The bank, dissatisfied with the DRT's order, appealed to the Debt Recovery Appellate Tribunal (DRAT), which on April 11, 2017, reversed the DRT's decision and upheld the auction, stating that the bank had complied with legal requirements. The guarantor then challenged the DRAT's ruling before the Karnataka High Court, which allowed the writ petition and reinstated the DRT’s decision. The High Court held that, as per the law applicable at the time of the auction, a clear 30-day notice was mandatory before selling the property. It found that the second sale notice, published on July 16, 2007, did not provide a full 30-day period before the auction on July 31, 2007, rendering the sale invalid. The appellant, being the auction purchaser, has now approached the Supreme Court, challenging the High Court’s decision.
ISSUES:
The main issue in this case is regarding the judgment made by the High Court, and whether the judgment passed by the High Court has put the appellant in adverse situations.
JUDGEMENT WITH REASONING:
In light of the facts and circumstances of the case, the Supreme Court allowed the appeal and set aside the judgment and order passed by the High Court of Karnataka. The Court held that the auction sale conducted in 2007 had attained finality, and setting it aside solely on the ground of a minor procedural infraction would cause undue hardship to the auction purchaser. The Court declined to impose costs on Respondent No. 4 but emphasized that such litigation, which disrupts settled transactions after an extended period, should be discouraged.
The Supreme Court reasoned that while procedural compliance is essential, a rigid application of statutory provisions without considering practical realities would lead to an inequitable outcome. The High Court had interfered with the auction solely based on the number of days required for auction notice issuance, ignoring the fact that the appellant had already developed the property, obtained necessary approvals, and invested a substantial amount in construction.
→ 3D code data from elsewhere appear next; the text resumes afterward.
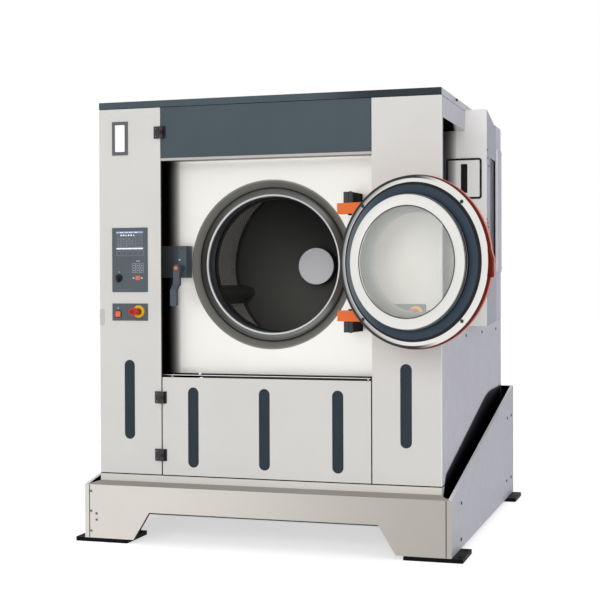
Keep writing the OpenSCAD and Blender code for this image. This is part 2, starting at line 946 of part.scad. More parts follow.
module stop_collars() {
    color("gold")
        for (x = [plate_x, right_plate_x])
            difference() {
                bar_y(x + stop_x, stop_axis_z, fy - plate_t - collar_t, fy - plate_t, collar_r);
                bar_y(x + stop_x, stop_axis_z, fy - plate_t - collar_t - 1, fy, stop_stem_r + pin_gap);
            }
}

// Fixed leaf of a panel hinge with its two outer knuckles and its pin
module fixed_leaf(z) {
    third = leaf_h / 3;
    span([-column_x - 34, fy - leaf_t, z - leaf_h / 2], [-column_x - 1, fy, z + leaf_h / 2]);
    for (k = [-1, 1])
        translate([0, 0, z + k * third - third / 2 + 0.3]) {
            translate([leaf_axis_x, leaf_axis_y, 0])
                cylinder(h = third - 0.6, r = knuckle_r);
            span([-column_x - 20, leaf_axis_y, 0], [leaf_axis_x, leaf_axis_y + 6, third - 0.6]);
            span([-column_x - 20, leaf_axis_y, 0], [-column_x - 12, fy, third - 0.6]);
        }
    translate([leaf_axis_x, leaf_axis_y, z - leaf_h / 2 + 1])
        cylinder(h = leaf_h - 2, r = hinge_pin_r);
}

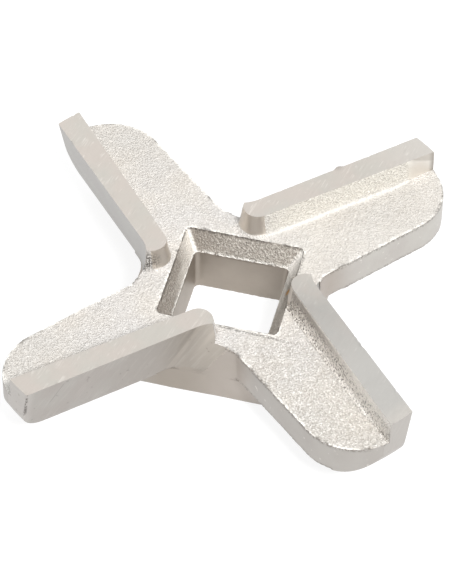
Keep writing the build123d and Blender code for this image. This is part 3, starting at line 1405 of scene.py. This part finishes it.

The Court referred to the principle established in Shiv Shanker Dal Mills v. State of Haryana (1980) 2 SCC 437, which held that writ jurisdiction is discretionary and should not be exercised to enforce strict legal formulations where no substantive injustice has occurred. The Court emphasized that equity and public interest considerations must guide the exercise of extraordinary jurisdiction under Article 226 of the Constitution.
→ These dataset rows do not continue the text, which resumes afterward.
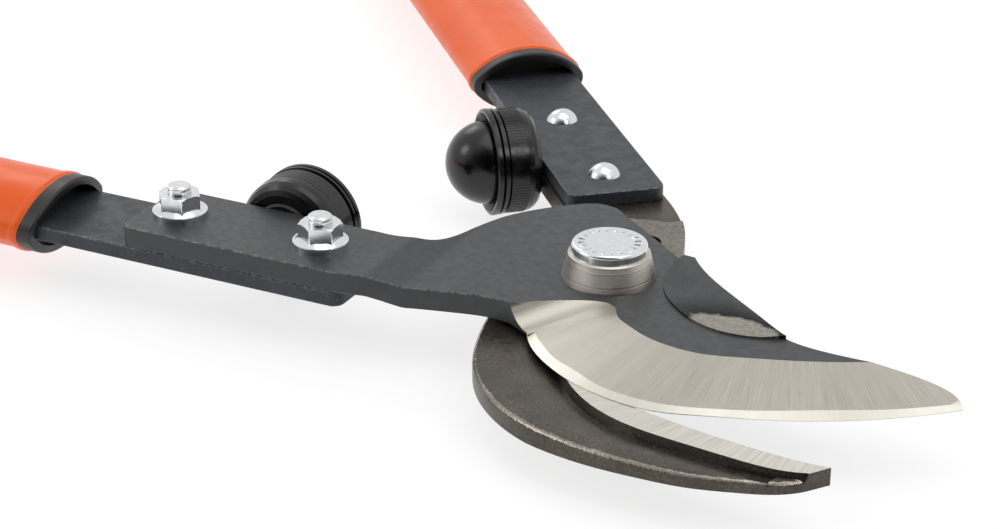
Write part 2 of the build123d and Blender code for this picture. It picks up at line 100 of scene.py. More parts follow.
def placeCamera():
    s = cameraSizes
    turn, height, roll = (math.radians(s[k]) for k in ("turn", "height", "roll"))
    forward = Vector((
        -math.sin(turn) * math.cos(height),
        math.cos(turn) * math.cos(height),
        -math.sin(height),
    ))
    right = Vector((math.cos(turn), math.sin(turn), 0))
    up = right.cross(forward)
    leanRight = right * math.cos(roll) + up * math.sin(roll)
    leanUp = up * math.cos(roll) - right * math.sin(roll)
    place = Vector(s["lookAt"]) - forward * s["distance"]
    data = bpy.data.cameras.new("camera")
    data.lens = s["focalLength"]
    data.sensor_width = s["sensorWidth"]
    data.clip_start, data.clip_end = s["clip"]
    cam = bpy.data.objects.new("camera", data)
    cam.matrix_world = Matrix((
        (leanRight.x, leanUp.x, -forward.x, place.x),
        (leanRight.y, leanUp.y, -forward.y, place.y),
        (leanRight.z, leanUp.z, -forward.z, place.z),
        (0, 0, 0, 1),
    ))
    bpy.context.collection.objects.link(cam)
    bpy.context.scene.camera = cam


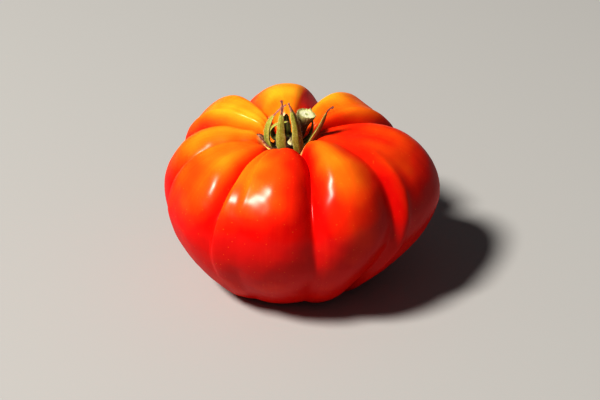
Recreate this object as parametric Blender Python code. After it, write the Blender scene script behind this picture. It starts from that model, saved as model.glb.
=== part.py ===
"""A ribbed beefsteak tomato, as picked: the fruit, the calyx on its hub, and the cut stub of the stem.

Metres, +Z up. The fruit rests on the flat spots under its lobes. The origin is on the ground under the
middle of the whole thing, and the stem's axis stands at STEM_AXIS, off the middle, because one side of the
fruit grew wider. Azimuths are in degrees round the stem's axis, from +X towards +Y; the photograph looks
along +Y.
"""

from collections import namedtuple

import bmesh
import bpy
import numpy as np

# The fruit, from its stem cavity over the shoulder and the belly to the blossom end
CAVITY_FLOOR = 0.0550
CAVITY_RADIUS = 0.0105
SHOULDER_HEIGHT = 0.0665
BELLY_RADIUS = 0.0565
BELLY_HEIGHT = 0.0360
SINK = 0.0016  # how far the ring that it rests on would reach into the ground, were it not flattened
BLOSSOM_HEIGHT = 0.0030
STEM_AXIS = (-0.0055, -0.00095)

MERIDIAN = (  # radius, height and groove depth at each control station
    (0.0, CAVITY_FLOOR, 0.0),
    (0.0050, CAVITY_FLOOR, 0.0),
    (CAVITY_RADIUS - 0.0010, CAVITY_FLOOR + 0.0005, 0.0010),
    (CAVITY_RADIUS + 0.0010, SHOULDER_HEIGHT - 0.0040, 0.0045),
    (0.0200, SHOULDER_HEIGHT, 0.0080),
    (0.0360, SHOULDER_HEIGHT - 0.0010, 0.0090),
    (0.0500, SHOULDER_HEIGHT - 0.0125, 0.0075),
    (BELLY_RADIUS, BELLY_HEIGHT, 0.0050),
    (0.0440, 0.0105, 0.0040),
    (0.0320, -0.0010, 0.0030),
    (0.0215, -SINK, 0.0018),
    (0.0110, 0.0015, 0.0006),
    (0.0, BLOSSOM_HEIGHT, 0.0),
)

# Each lobe starts at a groove. groove and groove_low are its azimuths at the shoulder and under the fruit.
# depth_top, depth and depth_low are its depths near the calyx, at the shoulder and under the fruit, against
# the meridian's; under 0 it is a low ridge. softness is the degrees over which its bottom is rounded. crest
# is the lobe's highest place, as a share of its width, and roundness is how broad that is. reach, crown and
# foot are the lobe's radius, height and lower radius against the meridian's. turn is the share of the
# meridian at which the groove starts to turn to groove_low.
GROOVE_FIELDS = "groove groove_low depth_top depth depth_low softness"
Lobe = namedtuple("Lobe", GROOVE_FIELDS + " crest roundness reach crown foot turn")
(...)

Furthermore, the Court highlighted that judicial remedies should not be used to unsettle long-concluded transactions, particularly when there is no evidence of bad faith or deliberate violation of law. The appellant, as a bona fide purchaser, had acted on the belief that the auction was legally valid, and disturbing the sale after more than a decade would not serve the ends of justice. The Court, therefore, exercised its equitable jurisdiction to uphold the validity of the auction sale and prevent unnecessary hardship to the appellant.
ANALYSIS:
The Supreme Court's decision in this case underscores the importance of balancing procedural compliance with equitable considerations, particularly when significant time has elapsed since the original transaction. While the High Court focused strictly on the 30-day notice requirement, the Supreme Court took a broader view, emphasizing that minor procedural lapses should not invalidate long-settled transactions, especially when no substantive injustice has occurred. By referring to Shiv Shanker Dal Mills v. State of Haryana (1980) 2 SCC 437, the Court reinforced the principle that writ jurisdiction is discretionary and should not be exercised mechanically to enforce statutory formalities at the cost of practical justice. Given that the auction had attained finality in 2007 and the appellant had made substantial investments in developing the property, the Court found that invalidating the sale would cause disproportionate harm to an innocent purchaser while serving no meaningful purpose.
Additionally, the Court's ruling highlights the principle that judicial intervention should not disrupt long-settled commercial transactions unless there is compelling evidence of bad faith or serious legal violations. The appellant, having purchased the property in good faith, was entitled to rely on the finality of the auction, and unsettling the transaction after more than a decade would undermine commercial stability and erode confidence in auction-based property sales. The Court recognized that while procedural safeguards must be adhered to, the remedy under Article 226 of the Constitution is discretionary, allowing courts to deny relief if doing so serves the broader interests of justice. By setting aside the High Court’s ruling, the Supreme Court reinforced the necessity of a pragmatic and equitable approach in cases where technical legal breaches do not result in actual prejudice to any party.